Patient rooms in the adjacent towers look down on a rooftop garden accessible from level four of Hixson-Lied.
A penthouse floor above the newborn intensive care unit holds six Trane air-handling units: one for the emergency department, one for the newborn intensive care unit, one for interventional radiology, and two for the 20 operating rooms. The sixth is designed to handle the 10 operating rooms that will eventually expand surgery into Clarkson Tower, says Moore. All the mechanical systems are automated with an Andover direct digital control system.
The building's information structure also had to take future growth into consideration. For example, hospital staff knew they wanted to do bedside registration in the emergency department. The question was whether to incorporate cabling and a virtual LAN to support it throughout the building; the staff chose to plan for those features. In addition, gigabit capability throughout the building allows for growth, even though desktops are currently running at 100 MBps.
"I would say the key to success from an IT perspective is to be engaged very early on in the process," says Lianne Stevens, The Nebraska Medical Center's vice president of information technologyand chief information officer. "That really has to be designed in with the rest of the building."
Stevens' department worked with the University of Nebraska Medical Center's video services department to implement telemedicine and teleconferencing made possible through the KARL STORZ AIDA™ advanced imaging and data archival system, which captures, transports, and stores procedure- specific image data, patient information, and physician documentation.
It also allows for live webcasts.

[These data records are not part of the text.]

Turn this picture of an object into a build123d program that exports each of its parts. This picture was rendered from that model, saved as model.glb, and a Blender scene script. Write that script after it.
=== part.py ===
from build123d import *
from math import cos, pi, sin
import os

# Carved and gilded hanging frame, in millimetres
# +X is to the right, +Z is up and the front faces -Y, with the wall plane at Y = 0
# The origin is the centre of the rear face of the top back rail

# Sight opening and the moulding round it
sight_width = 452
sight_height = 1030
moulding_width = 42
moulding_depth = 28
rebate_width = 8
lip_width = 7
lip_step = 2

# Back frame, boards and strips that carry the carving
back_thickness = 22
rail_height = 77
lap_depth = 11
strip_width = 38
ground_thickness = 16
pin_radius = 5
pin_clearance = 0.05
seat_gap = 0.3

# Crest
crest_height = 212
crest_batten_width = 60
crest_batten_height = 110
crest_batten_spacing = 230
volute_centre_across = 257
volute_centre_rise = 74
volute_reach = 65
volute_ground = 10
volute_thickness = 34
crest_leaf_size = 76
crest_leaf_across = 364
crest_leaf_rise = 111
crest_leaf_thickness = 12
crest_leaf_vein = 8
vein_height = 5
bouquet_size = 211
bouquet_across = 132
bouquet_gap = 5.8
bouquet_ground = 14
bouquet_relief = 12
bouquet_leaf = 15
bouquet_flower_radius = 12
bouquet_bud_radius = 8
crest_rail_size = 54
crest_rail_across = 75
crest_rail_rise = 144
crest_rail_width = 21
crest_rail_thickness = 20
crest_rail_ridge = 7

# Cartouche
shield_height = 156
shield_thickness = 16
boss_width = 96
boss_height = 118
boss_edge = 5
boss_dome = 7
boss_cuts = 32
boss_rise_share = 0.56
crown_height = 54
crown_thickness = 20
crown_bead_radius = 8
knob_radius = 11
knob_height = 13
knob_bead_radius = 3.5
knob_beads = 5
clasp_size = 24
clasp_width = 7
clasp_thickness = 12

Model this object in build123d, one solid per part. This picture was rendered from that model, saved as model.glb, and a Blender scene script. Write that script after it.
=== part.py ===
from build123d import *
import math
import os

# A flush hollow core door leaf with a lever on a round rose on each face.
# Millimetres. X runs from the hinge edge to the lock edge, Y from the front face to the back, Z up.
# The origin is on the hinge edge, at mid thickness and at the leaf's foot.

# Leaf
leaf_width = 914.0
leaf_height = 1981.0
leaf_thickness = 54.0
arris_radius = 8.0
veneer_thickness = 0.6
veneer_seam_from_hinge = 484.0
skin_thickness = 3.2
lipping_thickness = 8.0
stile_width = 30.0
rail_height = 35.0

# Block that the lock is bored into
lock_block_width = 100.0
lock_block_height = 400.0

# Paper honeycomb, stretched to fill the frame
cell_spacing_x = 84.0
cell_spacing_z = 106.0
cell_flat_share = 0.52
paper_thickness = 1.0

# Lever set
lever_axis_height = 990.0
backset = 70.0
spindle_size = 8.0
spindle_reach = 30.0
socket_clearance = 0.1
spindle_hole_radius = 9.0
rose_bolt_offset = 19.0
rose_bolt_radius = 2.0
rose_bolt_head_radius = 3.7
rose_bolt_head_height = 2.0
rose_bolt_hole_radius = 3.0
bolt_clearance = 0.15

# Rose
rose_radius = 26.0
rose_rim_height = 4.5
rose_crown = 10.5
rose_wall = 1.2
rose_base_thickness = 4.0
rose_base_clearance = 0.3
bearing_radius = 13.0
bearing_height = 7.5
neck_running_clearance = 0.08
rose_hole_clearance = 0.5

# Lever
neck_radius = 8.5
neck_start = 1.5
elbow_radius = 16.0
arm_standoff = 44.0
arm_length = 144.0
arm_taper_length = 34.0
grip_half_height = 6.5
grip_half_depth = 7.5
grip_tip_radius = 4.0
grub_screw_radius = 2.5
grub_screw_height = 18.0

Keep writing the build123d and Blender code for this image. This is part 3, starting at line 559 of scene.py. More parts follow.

The hospital has done three so far, including one that demonstrated a new procedure for treating varicose veins with lasers, says Schwedhelm. "We're able to basically bring surgery to the world," Schwedhelm says.
Such up-close and immediate access to surgery has the potential to educate and inform medical students and patients wherever they are. But it's the spaces combined with the technology within Hixson-Lied that give staff the information they need, where they need it to maximize patient safety and medical effectiveness.